Only More Love | Fort Worth Lifestyle Photographer | Mama Post

I’m not normally quite this open, but sometimes you just need to pour out your heart and give your thoughts and feelings a space. The night before we go from three to four is one of those times. So, deep breath. Here goes. A letter to my first baby…

 

Things are changing little one. In a matter of just hours now, we’ll welcome a baby girl into our arms and our home. We’ve waited so long for her and we’re beyond excited to see who this new sweet soul will be!! But there are a few things I’d like you to know. First of all, we are confident you will be the world’s best big brother. We know you’ll love on her and teach her things and get into all sorts of shenanigans no doubt. We will probably laugh at the things you’ll come up with together and cry along with you both on the days that seem too long. Life will get busier, more complicated, and more beautiful than we can imagine right now. But a sister is a great blessing! We cannot wait to see you two together!!

My heart hurts sometimes thinking you might feel uneasy with the changes, or confused why you are not the only little in our home anymore. But I pray someday you’ll know…

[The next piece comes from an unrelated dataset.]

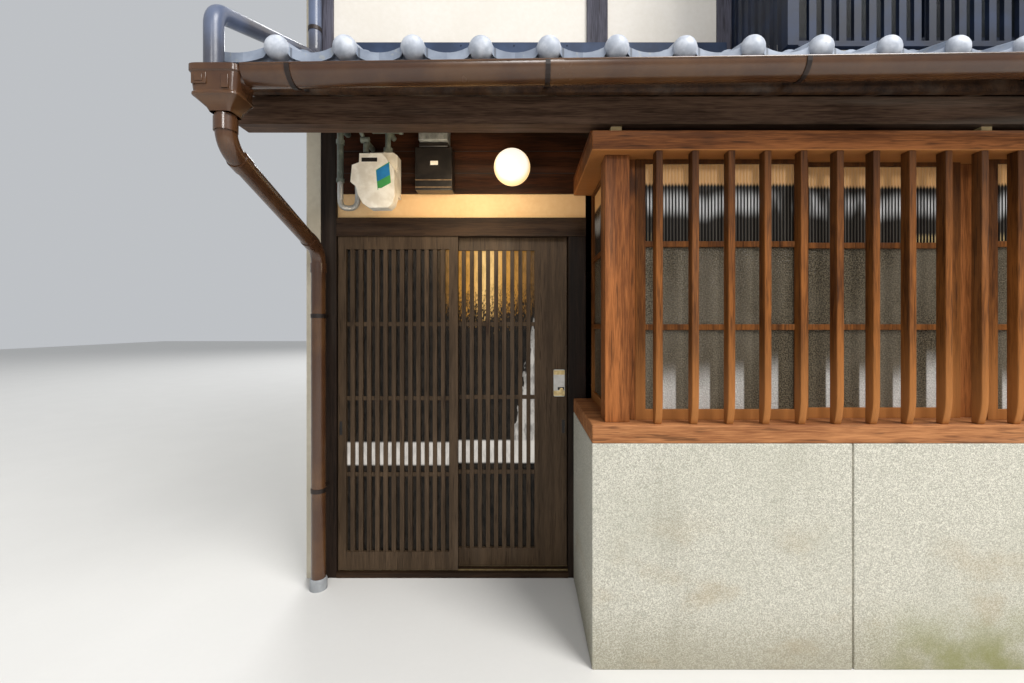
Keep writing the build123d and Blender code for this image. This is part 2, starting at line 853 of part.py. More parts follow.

That though our attention may be divided, our LOVE never will. It will only be multiplied exponentially. Our family will change and grow and we will be stretched in ways we never thought possible, but the way we feel for you will never change. Well, actually it will. We will love you all the more just the same as we love you more than the day we first met you. As for me? I’m sure glad I’ve had honest mama friends to talk to, because the emotions of adding another little have been much more than I anticipated. I’m so glad they’ve told me it was normal to feel a bit sad about you not being my only little anymore despite how badly we wanted to add to our family. Though there will be a new baby in the house, you will always be my boy. My sweet first babylove. I could never describe the place you hold in our hearts but the only thing that comes close would be this. When you came into our lives, as I’m sure most/all parents experience, you broke my heart in two. But not in a bad way. You broke my heart because before that day, there was no way the love for you would even have fit inside. It had to be stretched, and pulled, and broken so that more love could be shoved in. And then after that, it was never the same. My heart was, and always will be a bit exposed. Just bursting with this uncontrollable, ever growing love. When your baby sister comes, I will burst open again and things will never be the same. They’ll be even better. We will love on this little girl just as fiercely as we love you. But since that big, fierce, multiplied love is so intense, there will surely be growing pains for all of us. We will face the rough moments and revel in the joys of our new family together. I guess this is why mamas can be so crazy and emotional and unstable (at least I feel that way). I mean, they’re walking around with a heart that’s expanded well beyond their rib cages for goodness sake!  So just remember that you will always have a special place. And there will always be room for more because though you will have to share your toys and my attention, you’ll never have to share my love. Because you’ll each have your own place in my heart.

 

“I have found the paradox, that if you love until it hurts, there can be no more hurt, only more love.”